_DATA LINES:_
#####
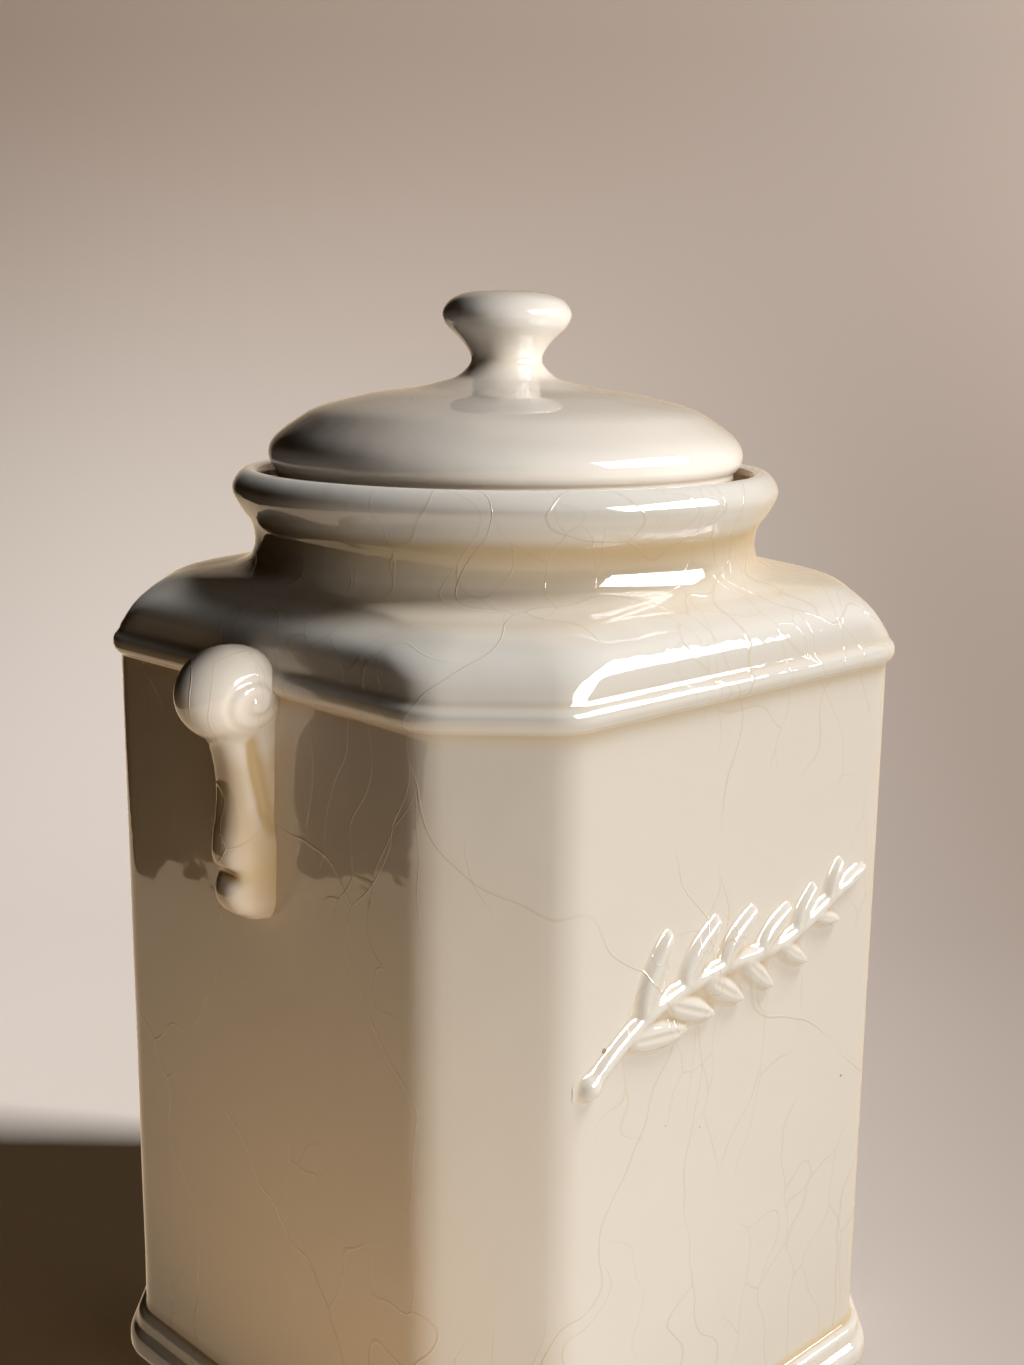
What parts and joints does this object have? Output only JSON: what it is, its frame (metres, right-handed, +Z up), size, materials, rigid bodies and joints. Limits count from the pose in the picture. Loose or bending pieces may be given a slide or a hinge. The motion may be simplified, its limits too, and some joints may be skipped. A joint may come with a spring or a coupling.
{
  "type": "biscuit jar",
  "caption": "Glazed ceramic biscuit jar, square with cut corners, round neck, lift-off domed lid with a knob, scroll lugs at the sides and a raised leaf sprig.",
  "frame": {"origin": "middle of the foot, at the height of the table that the jar stands on", "axes": "+Z up; -Y is the front with the raised sprig; the scroll lugs are on the -X and +X faces"},
  "size_m": [0.193, 0.1624, 0.2749],
  "materials": {
    "cream_glaze": "warm cream gloss glaze, finely crazed, slightly darker where it pools"
  },
  "bodies": {
    "jar": {"jar_body": "cream_glaze", "lug_left": "cream_glaze", "lug_right": "cream_glaze", "front_relief": "cream_glaze"},
    "lid": {"lid_dome": "cream_glaze", "lid_flange": "cream_glaze", "lid_knob": "cream_glaze"}
  },
  "joints": [
    {"name": "lid_lift", "type": "slide", "parent": "jar", "child": "lid", "axis": [0, 0, 1], "range_m": [0, 0.12]}
  ]
}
#####
_EXERCISE DETAILS:_
Extract the complete listing above, reproducing each line exactly.

_OUTPUT OF THE TASK:_
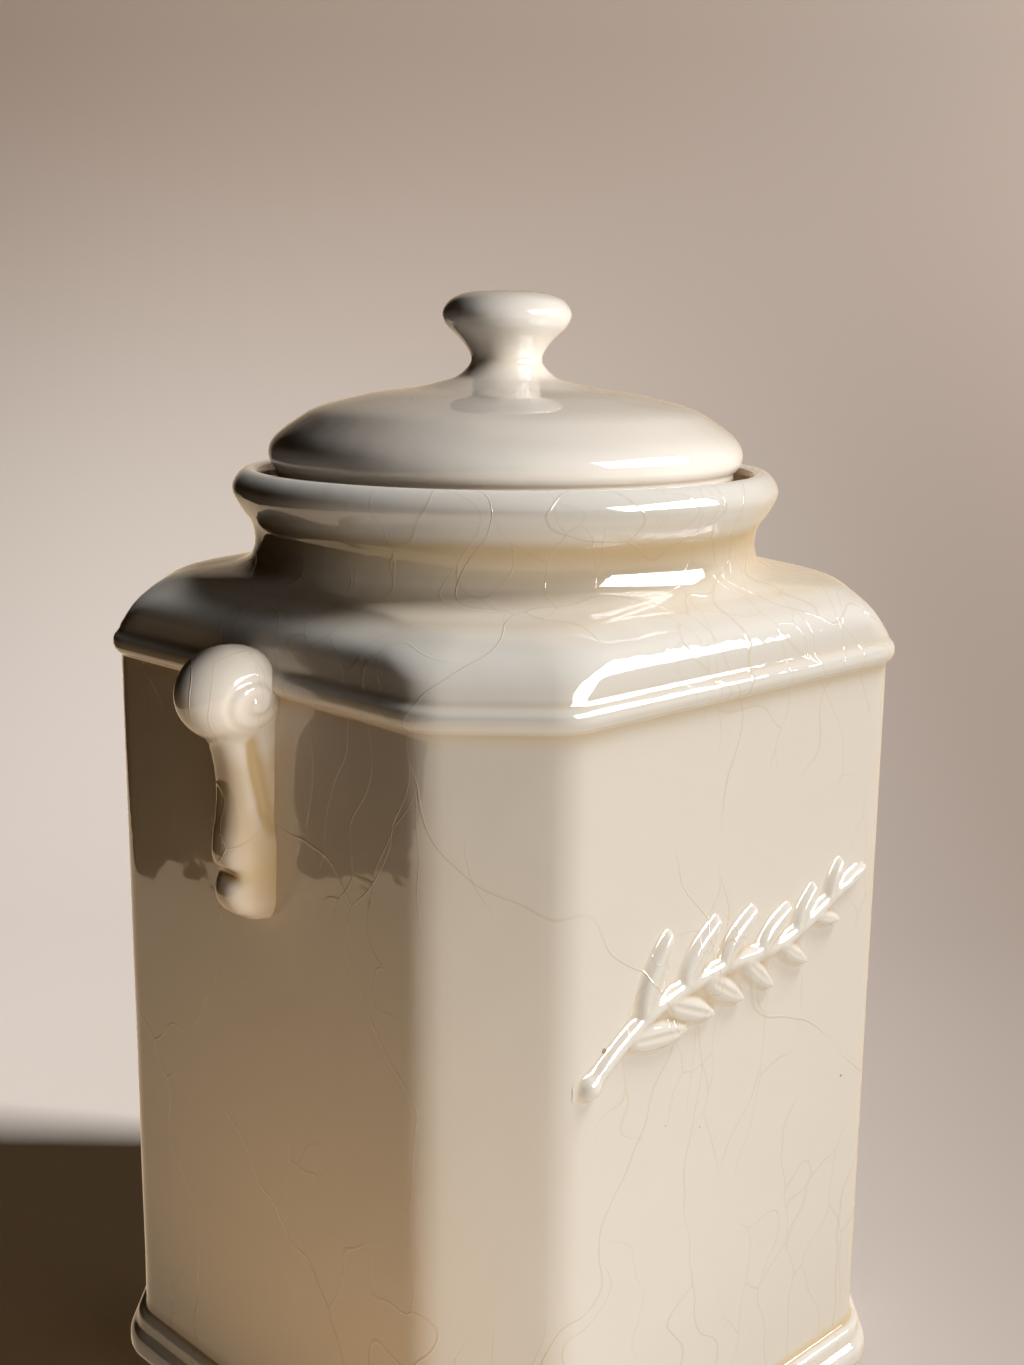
What parts and joints does this object have? Output only JSON: what it is, its frame (metres, right-handed, +Z up), size, materials, rigid bodies and joints. Limits count from the pose in the picture. Loose or bending pieces may be given a slide or a hinge. The motion may be simplified, its limits too, and some joints may be skipped. A joint may come with a spring or a coupling.
{
  "type": "biscuit jar",
  "caption": "Glazed ceramic biscuit jar, square with cut corners, round neck, lift-off domed lid with a knob, scroll lugs at the sides and a raised leaf sprig.",
  "frame": {"origin": "middle of the foot, at the height of the table that the jar stands on", "axes": "+Z up; -Y is the front with the raised sprig; the scroll lugs are on the -X and +X faces"},
  "size_m": [0.193, 0.1624, 0.2749],
  "materials": {
    "cream_glaze": "warm cream gloss glaze, finely crazed, slightly darker where it pools"
  },
  "bodies": {
    "jar": {"jar_body": "cream_glaze", "lug_left": "cream_glaze", "lug_right": "cream_glaze", "front_relief": "cream_glaze"},
    "lid": {"lid_dome": "cream_glaze", "lid_flange": "cream_glaze", "lid_knob": "cream_glaze"}
  },
  "joints": [
    {"name": "lid_lift", "type": "slide", "parent": "jar", "child": "lid", "axis": [0, 0, 1], "range_m": [0, 0.12]}
  ]
}